The universal pattern of revelation is present in the Transfiguration of Jesus. Certainly, Peter, James and John had some serious misconceptions about who God is and what God is accomplishing.

The pattern is simple, direct, reasonable and experiential.

First: God invites the three apostles to take a journey. They walk up the side of a mountain. They experience the reality of nature. God’s revelation to human beings is grounded in the creation, in nature. Nature is not the revelation. It is the literal ground of revelation for human beings. Be wary of any claim to revelation that is ethereal or relies on occult knowledge.

Second: God sets the parameters for the revelation in the context of what He has already declared. The context of revelation is Moses and the Prophets. Be wary of any claim to revelation that rejects the Old Testament.

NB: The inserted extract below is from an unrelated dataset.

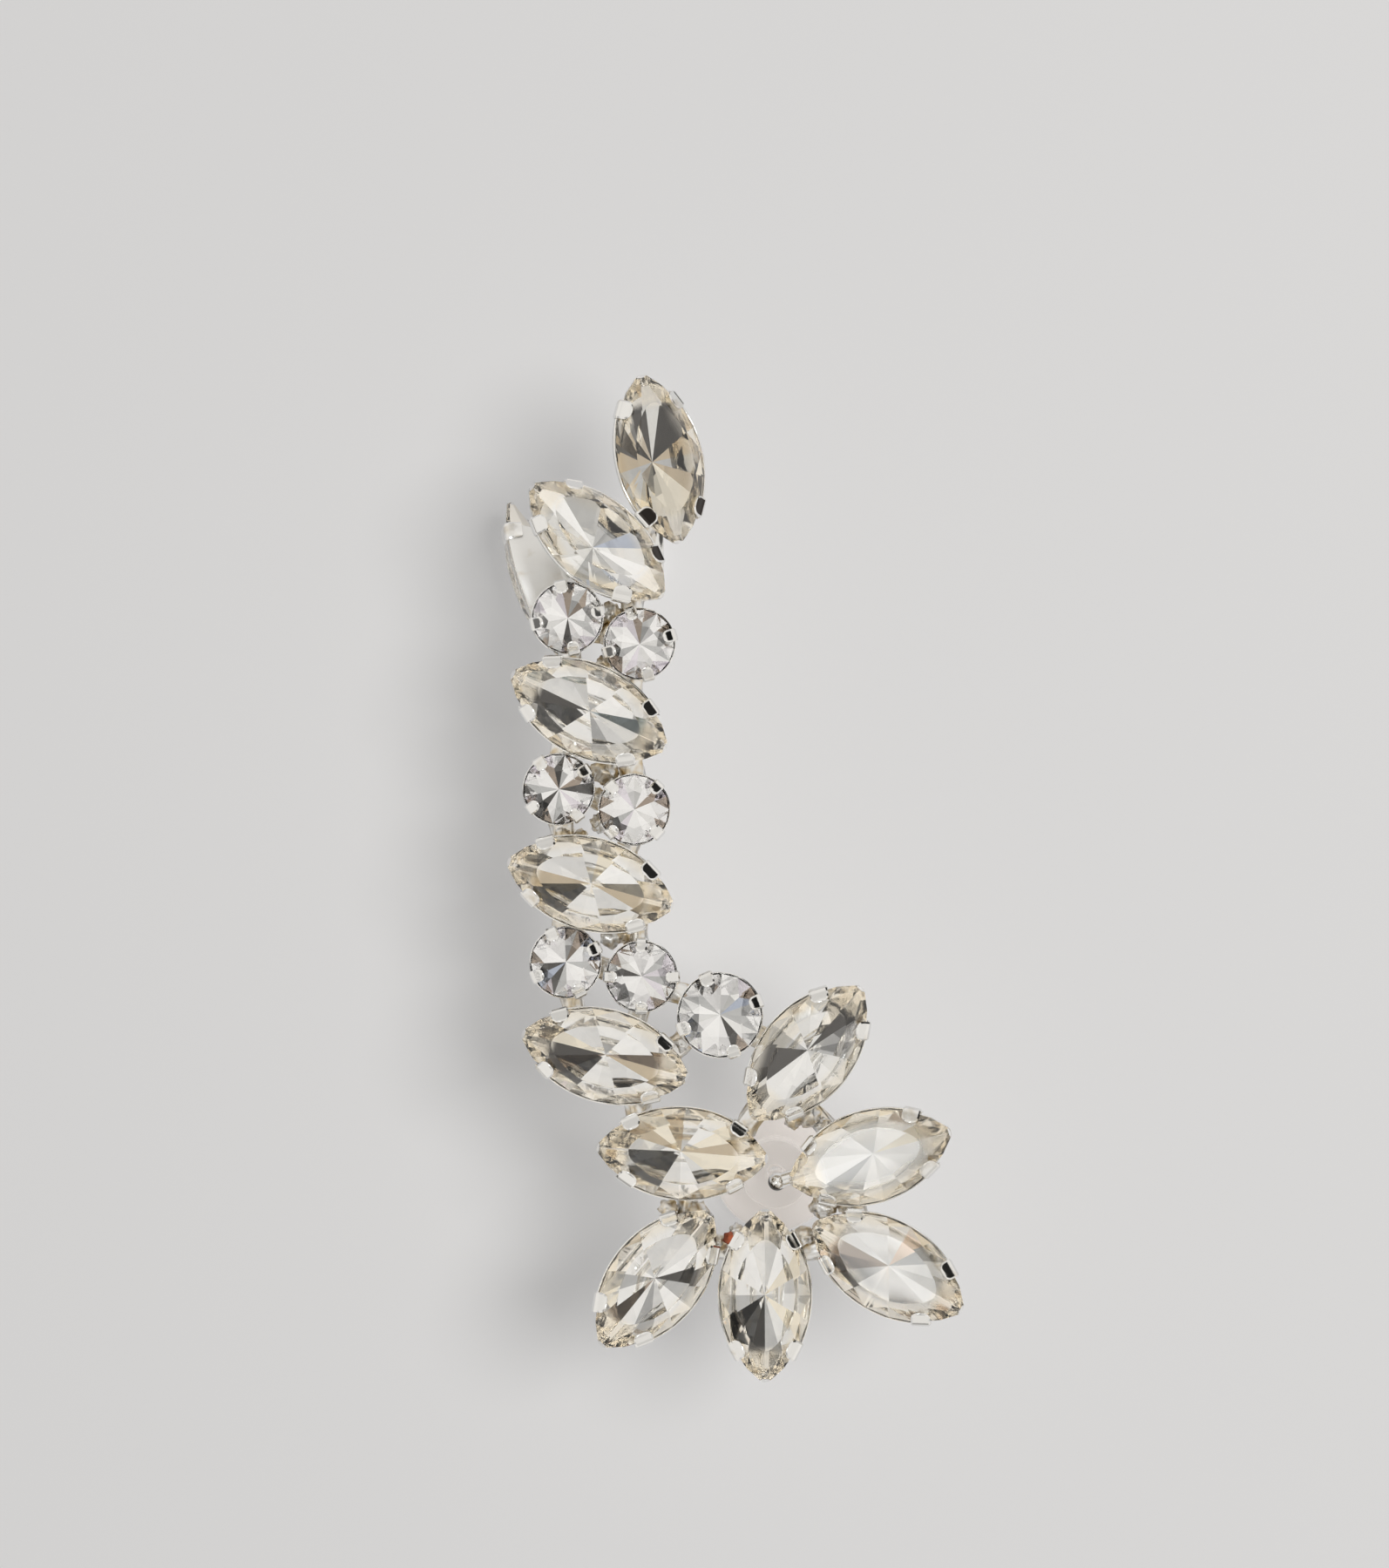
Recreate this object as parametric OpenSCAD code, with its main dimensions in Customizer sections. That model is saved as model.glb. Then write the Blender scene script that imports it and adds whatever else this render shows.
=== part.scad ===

Third: The reality of revelation is God himself. The principle of revelation is that only God can reveal God. Jesus is God who reveals God. In the Transfiguration Jesus reveals that the One God who declares: I am is three persons. The cloud is the divine glory of the Holy Spirit. The voice is the voice of the Father. The Father declares that Jesus is the Chosen, the Beloved, The Revelation of God on earth. Jesus is the standard of revelation and the test of revelation. Be wary of people who claim the prophetic office and speak the prophetic voice but reject God’s revelation of Himself in Jesus Christ. Jesus is God revealing God.

Fourth: Jesus is found alone. At the completion of the Transfiguration there is only Jesus. Jesus is the Chosen means by which the One God in Three Persons has chosen to reveal himself to us. Jesus is the Chosen. There is no other.

Only God can reveal God. Nature is the ground of this revelation. Moses and the prophets provide the framework. Jesus, and Jesus alone, is the reality of revelation. Jesus is God in human flesh. The eternal Father declares for all people for all time: “This is My Son, My Chosen, listen to Him!”